Mettere a disposizione di chicchessia il proprio forum, permettendo di inviare post e commenti senza effettuare alcun controllo preventivo potrebbe essere molto rischioso! È quello che è successo a una giovane blogger, amministratrice di un sito internet, condannata per diffamazione per la presenza nel forum del sito di commenti diffamanti nei confronti di una casa editrice e della titolare della medesima.
Secondo quanto si è avuto modo di apprendere (fonte: http://www3.varesenews.it/), un giudice per le indagini preliminari di un tribunale veneto ha condannato per diffamazione la blogger, attribuendole la responsabilità dei commenti diffamanti per il fatto che “la disponibilità dell’amministrazione del sito Internet rende l’imputata responsabile di tutti i contenuti di esso accessibili dalla Rete, sia quelli inseriti da lei stessa, sia quelli inseriti da utenti”.
Sempre secondo tale pronuncia, inoltre, l’esistenza o meno di una forma di filtro non sarebbe rilevante in quanto, se nel primo caso i contenuti lesivi dell’altrui onorabilità devono ritenersi specificamente approvati dall’amministratore del sito, nel secondo caso, invece, i contenuti lesivi dell’altrui onorabilità sarebbero da considerarsi genericamente e incondizionatamente approvati dallo stesso amministratore.

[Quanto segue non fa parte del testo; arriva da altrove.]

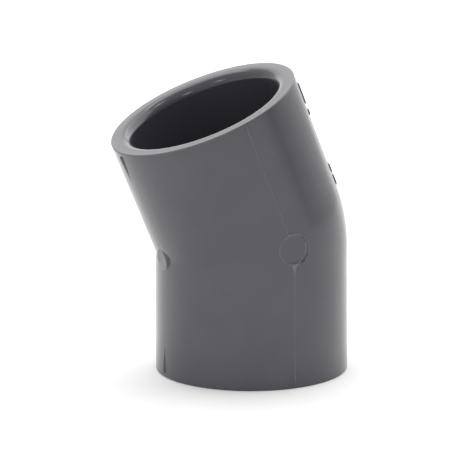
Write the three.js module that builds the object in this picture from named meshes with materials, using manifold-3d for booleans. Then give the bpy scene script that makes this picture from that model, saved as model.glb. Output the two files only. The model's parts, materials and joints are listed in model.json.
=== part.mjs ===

Inoltre, circostanza ancor più sconcertante, la clausola di attribuzione esclusiva di responsabilità agli autori dei commenti, contenuta in un “regolamento” del sito web, non è stata ritenuta dal Giudice idonea a escludere la responsabilità penale della giovane imputata. In tal modo, il Giudice ha implicitamente configurato una forma di responsabilità oggettiva che sarebbe sorta in capo all’imputata per il solo fatto di aver aperto un blog: se tale assunto fosse confermato dal testo integrale della pronuncia, costituirebbe un’inaccettabile violazione del principio di personalità della responsabilità penale, ex art. 27 della Costituzione.
Per il giudice “chi apre una pagina web è responsabile dei suoi contenuti” e, aggiungiamo noi, con responsabilità si dovrebbe comportare nella sua gestione.
Ma siamo sicuri che la persona offesa dal reato sia effettivamente tutelata dalla condanna dell’amministratrice del sito? E la responsabilità di chi ha materialmente commesso il reato? Non ci dimentichiamo infatti che gli autori dei commenti diffamanti non sono stati individuati e sono rimasti impuniti.
Pochi giorni fa la presidente della Camera dei Deputati Boldrini ha fatto riflettere: denunciare gli autori di questi contenuti sul web "è come svuotare il mare con un bicchiere. Credo che ci dobbiamo tutti fermare un momento e domandarci se vogliamo cominciare a pensare alla rete come a un luogo reale, dove persone reali spendono parole reali, esattamente come altrove. Cominciare a pensarci, discuterne quanto si deve, poi prendere delle decisioni misurate, sensate, efficaci. Senza avere paura dei tabù che sono tanti, a destra come a sinistra. La paura paralizza. La politica deve essere coraggiosa, deve agire".
Il pensiero della Boldrini è senz’altro condivisibile e si scontra pesantemente con quanto affermato nella sentenza esaminata. La rete non può più rimanere il luogo dell’anonimato (i tempi non lo permettono più!) in quanto è diventata strumento di comunicazione, di condivisione, di scambio e di sviluppo di servizi per cittadini, professionisti, PA e imprese. E anche nella rete dovrebbe vigere il principio della responsabilità della “persona digitale” così come responsabile delle proprie azioni è la persona reale (http://www.digitalaw.blogspot.it/2013/05/le-scandalose-parole-della-boldrini.html).
È l'identificazione dell'autore della diffamazione, non l’attribuzione di responsabilità oggettiva nei confronti dell’amministratore di un sito, l'unico modo per tutelare chi subisce un illecito on line. Tutt’al più, l’amministratore potrebbe essere ritenuto responsabile per non aver posto in essere delle procedure atte alla segnalazione di commenti diffamanti, come prescritto dall’art. 17 del D.Lgs. n. 70/2003, ma non può essere considerato responsabile a priori dei relativi contenuti.
Sentenza assurda che sarà sicuramente ribaltata nel secondo grado del giudizio. Se non sbaglio si cita addirittura una legge del 1948 .... probabilmente si trattava di un Giudice vecchio stampo poco aggiornato con l'evoluzione normativa del diritto dell'internet!